Why Can't 'Big Brother' Contestants Share Prize Money? The Game Takes Potential For Bribery Seriously
There has been a lot of talk about bribing on Big Brother recently, but it didn't all have to do with BB Bribe that is a part of the America's Care Package twist. Instead, some houseguests had been talking about sharing their $500,000 Big Brother grand prize money with other houseguests close to them, if they make it to the end. Although, in this case, no game moves for money were discussed, some fans are concerned because offering someone else money is a really great way to manipulate people into doing your bidding. But, the house isn't just one big auction block where the highest bidder controls the votes — houseguests can't share prize money on Big Brother.
Nicole and James were recently seen talking on the feeds about how they would be more than happy to send each other and their showmance partners money or gifts if they happened to win. James even told Natalie about the plan to share the money, but it seems that later on they were instructed to rescind their offer to the other houseguests. Reddit user Xenshanni collected the whole saga, from the initial offer to the eventual apologies — but why is it against the rules? Bustle reached out to CBS for comment, but has not yet received a response.

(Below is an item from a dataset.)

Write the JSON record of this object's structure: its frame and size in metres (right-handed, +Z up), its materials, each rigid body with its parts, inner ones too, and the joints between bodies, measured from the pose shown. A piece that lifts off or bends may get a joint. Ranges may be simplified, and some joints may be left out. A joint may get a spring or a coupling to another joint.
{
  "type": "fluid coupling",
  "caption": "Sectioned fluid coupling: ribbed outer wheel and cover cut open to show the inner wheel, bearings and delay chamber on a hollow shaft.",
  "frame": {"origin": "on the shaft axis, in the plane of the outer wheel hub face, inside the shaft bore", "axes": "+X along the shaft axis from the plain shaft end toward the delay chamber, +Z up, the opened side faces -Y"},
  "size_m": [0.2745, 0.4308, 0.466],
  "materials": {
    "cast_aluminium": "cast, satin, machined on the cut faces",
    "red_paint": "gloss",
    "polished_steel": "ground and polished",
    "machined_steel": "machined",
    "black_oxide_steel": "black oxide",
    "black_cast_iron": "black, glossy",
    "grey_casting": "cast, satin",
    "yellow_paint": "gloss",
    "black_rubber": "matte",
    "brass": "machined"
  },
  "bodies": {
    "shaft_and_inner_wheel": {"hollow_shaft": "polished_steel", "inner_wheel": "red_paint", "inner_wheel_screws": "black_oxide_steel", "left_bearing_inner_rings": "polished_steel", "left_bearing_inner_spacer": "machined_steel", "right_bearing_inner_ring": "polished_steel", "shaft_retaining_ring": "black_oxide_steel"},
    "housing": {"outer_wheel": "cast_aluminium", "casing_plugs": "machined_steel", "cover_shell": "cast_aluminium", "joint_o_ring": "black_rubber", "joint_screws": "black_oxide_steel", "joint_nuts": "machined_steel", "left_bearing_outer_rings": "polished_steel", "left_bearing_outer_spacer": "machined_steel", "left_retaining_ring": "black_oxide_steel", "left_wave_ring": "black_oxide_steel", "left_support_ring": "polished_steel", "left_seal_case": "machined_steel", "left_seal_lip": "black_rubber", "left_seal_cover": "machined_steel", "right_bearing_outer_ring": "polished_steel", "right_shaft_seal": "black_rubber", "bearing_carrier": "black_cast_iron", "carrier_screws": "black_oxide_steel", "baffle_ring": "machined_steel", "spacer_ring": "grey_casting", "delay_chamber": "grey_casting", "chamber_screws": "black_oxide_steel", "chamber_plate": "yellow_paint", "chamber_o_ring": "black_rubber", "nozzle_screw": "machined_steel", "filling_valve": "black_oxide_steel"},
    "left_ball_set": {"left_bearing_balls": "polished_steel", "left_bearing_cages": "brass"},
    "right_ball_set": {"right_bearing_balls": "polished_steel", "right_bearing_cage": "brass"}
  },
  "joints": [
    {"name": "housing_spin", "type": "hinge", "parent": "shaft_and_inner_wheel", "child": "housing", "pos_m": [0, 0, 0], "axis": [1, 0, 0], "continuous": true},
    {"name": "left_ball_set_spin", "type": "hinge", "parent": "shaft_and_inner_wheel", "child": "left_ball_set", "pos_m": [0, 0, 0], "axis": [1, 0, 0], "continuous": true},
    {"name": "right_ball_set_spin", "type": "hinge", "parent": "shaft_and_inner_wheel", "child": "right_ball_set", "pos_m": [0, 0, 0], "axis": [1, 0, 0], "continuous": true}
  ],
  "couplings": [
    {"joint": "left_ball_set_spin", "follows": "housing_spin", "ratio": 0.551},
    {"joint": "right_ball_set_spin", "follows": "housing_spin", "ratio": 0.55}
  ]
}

It may not seem like a big deal in Big Brother where manipulation is all part of the game, but there are laws much larger than Big Brother that control how game shows treat prizes. An alleged Big Brother contract posted by Reality Blurred that all houseguests supposedly sign states this (emphasis mine):
I am aware that it is a federal offense punishable by fine and/or imprisonment for me or anyone to do anything that would rig or in any way influence the outcome of the Series with intent to deceive the viewing public (including, without limitation, colluding to share any prizes, stipends or other monies), and that it is a federal offense to accept any information or special or secret assistance in connection with the Series. I agree that I will not participate in any such act or any other deceptive or dishonest act with to Series. I acknowledge and agree that any agreement between me and any other participant(s) to share the Prize, if awarded to me or such other participant(s), shall constitute a deceptive or dishonest act hereunder.
Rules like this are mandatory for game shows, according to a 1960 amendment to the Communications Act of 1934 (now The Telecommunications Act of 1996) which makes it illegal to rig a "contest of intellectual knowledge or intellectual skill." Bribing from within Big Brother could be seen as a form of fixing the game as it uses something outside the game, the promise of money, to influence favor in a game that should instead challenge people's physical, mental, and social capacities.
Whatever the laws are, it just feels unethical to promise money in exchange for furthering one's self in a reality show — especially when there are absolutely no ways to hold someone to that promise. Someone could hypothetically promise a 50/50 split with everyone in the house, win the grand prize, and then never follow through on that promise.
As seen in the video above, Nicole and James were both allegedly told by production to also promise not to buy anything for their fellow houseguests after the show, since they'd already had an issue with talking about bribing. There's nothing wrong with doing a favor for your friends financially, but it seems to be best to wait until after the game is over to think about that.